Students at the University of Theater and Film Arts have barricaded themselves inside the building since Tuesday. A school official said Sunday that the start of classes would be postponed by a week.

Many of the university's top professors have resigned, as has the school's leadership, in wake of the designation of the foundation's board of trustees, led by theater and film director Attila Vidnyanszky. Since 2013, Vidnyanszky has also been the director of Hungary's National Theater.

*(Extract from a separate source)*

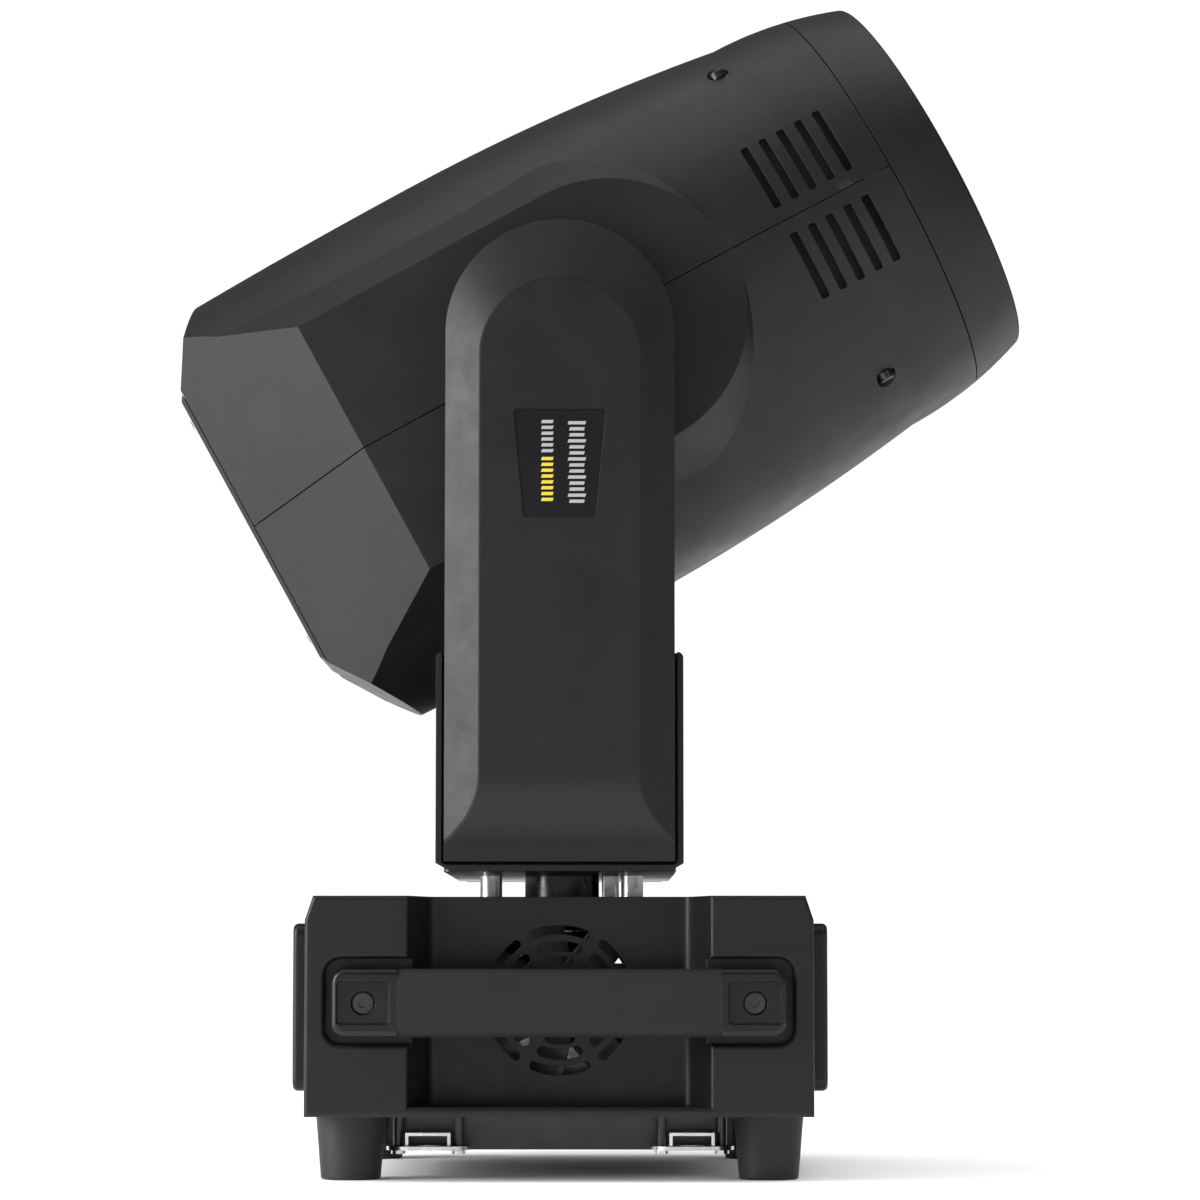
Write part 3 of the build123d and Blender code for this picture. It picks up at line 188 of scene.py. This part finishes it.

The SZFE, the university's Hungarian acronym, is 155 years old and counts several Oscar winners among its graduates, including Michael Curtiz, the director of “Casablanca,” and Vilmos Zsigmond, the cinematographer for “Close Encounters of the Third Kind.”

Numerous actors, musicians, artists and other universities have expressed their support for the university both in Hungary and abroad. On Saturday, film director Kornel Mundruczo wore a “#Free SZFE” T-shirt at the Venice Film Festival, where his new film, “Pieces of A Woman,” starring Vanessa Kirby, Shia LaBeouf and Ellen Burstyn, is in the competition.